Слабея, она позволила доктору Барзилаю приподнять пальцем ее подбородок, пока его большой палец бродил вокруг ее губ... Когда он медленно поцеловал ее – промолчала, но скрестила руки на груди, будто пытаясь отгородиться от него... Но когда его губы требовательно прижались к ее губам, она прикрыла глаза, немного воздуха вырвалось из ее горла, и руки бессильно упали... И вдруг он крепко прижал ее к себе, лихорадочно шаря руками под блузкой... По коже у нее вдруг побежали мурашки, тело застыло... Но когда он стал лизать ей ухо, склонив голову и щекоча затылок кончиком уса, вновь размягчилась... Мелкие, но непрерывные волны колебаний поднялись в ней, когда она попыталась отстраниться от него...
Действительно, что она, в сущности, хочет? Хочет она его, этого доктора Барзилая, или не хочет? Приятен ли ей вкус его поцелуев? Напомнил ли он ей холодный огурец? Согласится ли она, если он сделает ей предложение? Отклонит? Ах, если бы только она сама знала! И что уж она такого хочет? Хочет, чтоб ей было хорошо, просто хорошо, чтоб ее не обманули, чтобы ей дали, чтобы для нее сделали, чтобы ей было приятно, сладко во рту, после мяса и вина и шоколада, нет, во время мяса, вина и шоколада, не слишком наелась, сыта, но весела, не засыпает, наоборот, танцует, наоборот, засыпает, готовая заснуть так крепко, как не спала с девяти лет, просыпается с ясной головой утром, и вот уже вечер, и бал, и доктор Барзилай это Боб Ричмонд, а она на диване, слушает музыку, а диван – бассейн с подогретой водой, на солнышке, при свете звезд, но и на солнышке, в Швейцарии и в Испании одновременно, и так приятно и мило, и сладко и пленительно, и у нее есть сын и дочь, и они уже взрослые, врач и виолончелистка, и в то же время им все еще три года, они не здесь, не мешают, они на прогулке с гувернанткой-француженкой, обняла и отправила гулять, ведь Боб в ванной уже готовится к страстной любви, и все это в бунгало на Французской Ривьере, оно же избушка на склоне Альп, оно же пентхаус в сердце Манхэттена, и ей все предстоит и все уже позади, вот так, так она хочет, чтобы вся жизнь сжалась в одну сладчайшую точку, эссенцию и экстракт, крохотную капсулу блага, которую кладут под язык, содержащую в себе всю возможную сладость, концентрат концентрата, сжатый и сфокусированный с мощностью лазерного луча, чтобы рассек язык и внутренности и весь земной шар, и Вселенная взорвется, и она упадет в обморок, и сразу вскочит, и пустится в пляс, принцесса Монако, гигантский аппетит бегемота, и смеется-смеется пока не уписается, и писать тоже приятно, и кстати о бегемотах – приятнее всего зевать, и все одновременно, и еще болтать, такой огромный нераздельный салат, и селедка туда же, тоже хорошо, и все это навечно, ни на йоту меньше, она хочет всего...

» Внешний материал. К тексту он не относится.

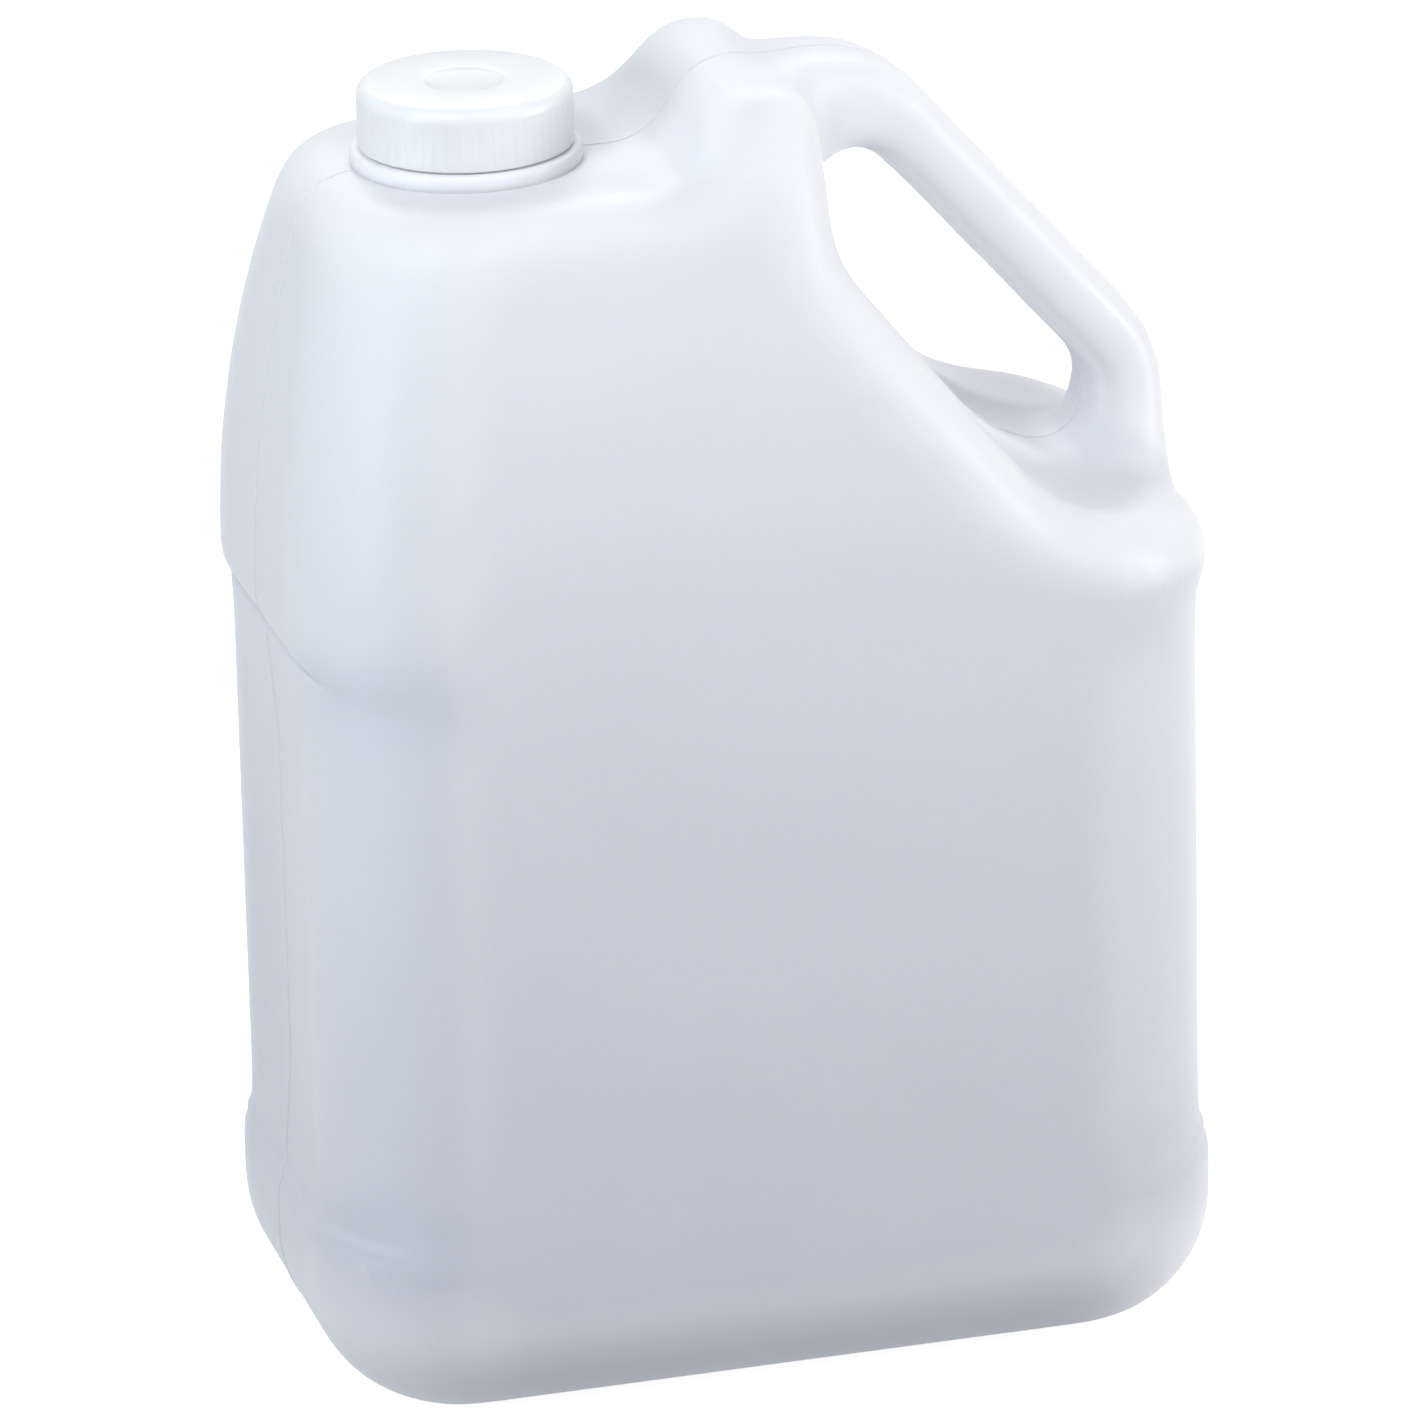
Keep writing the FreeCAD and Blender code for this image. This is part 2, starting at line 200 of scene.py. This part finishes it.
# azimuth counts from the front towards the handle
add_lamp("top_softbox", -20, 68, 1.0, 1.1, 0.9, 1.5, "F6FAFF")
add_lamp("left_softbox", -48, 45, 1.3, 0.5, 0.6, 7.6, "EEF8FF")
add_lamp("left_strip", -66, 8, 1.2, 0.3, 0.7, 4.0, "EEF8FF")
add_lamp("right_softbox", 35, 45, 1.3, 0.5, 0.6, 1.4, "FFFFFF")
add_lamp("right_strip", 64, 8, 1.2, 0.3, 0.7, 8.8, "FFFFFF")
add_lamp("back_softbox", 165, 45, 1.2, 0.9, 0.6, 5.2, "FFFFFF")
scene = bpy.context.scene
scene.view_settings.view_transform = "Standard"

# %% [markdown]
# ## Natural polyethylene
#
# High-density polyethylene with no pigment is milky: it has no colour of its own, and light
# wanders a little way through it before it leaves. A subsurface shader does exactly that. The
# colour carries painted light and shade: it is painted lighter towards the top and greyer low
# down. It also carries a painted highlight: it is painted whiter where the wall turns. So four
# tones are mixed, by height and by an attribute called roundness, which a later cell measures on
# the mesh. The mould leaves a satin skin, so its gloss is broad and weak.

# %% Blown polyethylene
SHADED_Z, LIT_Z = 20 * MM, 262 * MM     # heights between which the painted light goes from shaded to lit
CLOUD = 45 * MM                         # size of the faint clouds of thicker and thinner wall
GRAIN = 1.6 * MM                        # moulded grain, drawn a little coarser than it is
DRIFT = 0.08                            # how far the clouds shift the mix of tones, up or down
FLAT_PAINTED_TONES = linear("CFD0D8"), linear("ECEDF2")     # painted shade low down and painted light up top, on flat wall
HIGHLIGHT_TONES = linear("E8E6EA"), linear("F8F7F9")    # the same with a painted highlight, whiter where the wall turns


def blown_polyethylene():
    """Unpigmented high-density polyethylene, blown: milky, clouded and satin, with painted light by height
    and a painted highlight on its rounds.
    """
    material, tree = new_material("blown_natural_polyethylene")
    place = add_node(tree, "ShaderNodeTexCoord").outputs["Object"]
    across = add_node(tree, "ShaderNodeSeparateXYZ", links={"Vector": place}).outputs
    painted_highlight_mask = add_node(tree, "ShaderNodeAttribute", {"attribute_name": "roundness"}).outputs["Fac"]

    clouds = add_node(tree, "ShaderNodeTexNoise", {"Scale": 1 / CLOUD, "Detail": 2.0, "Roughness": 0.45},
                      {"Vector": place}).outputs["Fac"]
    # painted light and shade: the tone goes from the greyer one low down to the lighter one up top
    painted_light_by_height = add_node(tree, "ShaderNodeMapRange", {"From Min": SHADED_Z, "From Max": LIT_Z},
                     {"Value": across["Z"]}).outputs[0]
    drift = add_node(tree, "ShaderNodeMath", {"operation": "MULTIPLY_ADD", 1: 2 * DRIFT, 2: -DRIFT},
                     {0: clouds})
    blend = add_node(tree, "ShaderNodeMath", {"operation": "ADD", "use_clamp": True},
                     {0: painted_light_by_height, 1: drift.outputs[0]}).outputs[0]
    tones = [add_node(tree, "ShaderNodeMix", {"data_type": "RGBA", "A": shaded_tone, "B": lit_tone},
                      {"Factor": blend}).outputs["Result"] for shaded_tone, lit_tone in (FLAT_PAINTED_TONES, HIGHLIGHT_TONES)]
    # painted highlight: the colour is made whiter where the roundness attribute says the wall turns
    tone = add_node(tree, "ShaderNodeMix", {"data_type": "RGBA"},
                    {"Factor": painted_highlight_mask, "A": tones[0], "B": tones[1]})

    grain = add_node(tree, "ShaderNodeTexNoise", {"Scale": 1 / GRAIN, "Detail": 3.0}, {"Vector": place})
    skin = add_node(tree, "ShaderNodeBump", {"Strength": 0.05, "Distance": 0.1 * MM},
                    {"Height": grain.outputs["Fac"]})
    gloss = add_node(tree, "ShaderNodeMapRange",
                     {"From Min": 0.3, "From Max": 0.7, "To Min": 0.34, "To Max": 0.40},
                     {"Value": clouds}).outputs[0]
    plastic = add_node(tree, "ShaderNodeBsdfPrincipled",
                       {"IOR": 1.54, "Specular IOR Level": 0.15, "Subsurface Weight": 0.3,
                        "Subsurface Scale": 2.5 * MM, "Subsurface Radius": (1.1, 1.0, 0.9)},
                       {"Base Color": tone.outputs["Result"], "Roughness": gloss,
                        "Normal": skin.outputs["Normal"]})
    add_node(tree, "ShaderNodeOutputMaterial", links={"Surface": plastic.outputs[0]})
    return material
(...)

И какая-то кислая горечь исказила ее лицо, оттого что нет у нее того, что она хочет, что у нее есть потребности, а она не удовлетворена, весь мир обманул ее, а теперь пришел и доктор Барзилай со своими усами... А тем временем доктор Барзилай издал короткий стон, и сразу перестал шевелиться и открыл глаза, удивленные и печальные, и кончик уса щекочет ее подбородок, и все было так глупо, и у нее вырвался непроизвольный смешок, сопровождаемый несвежим выдохом изо рта.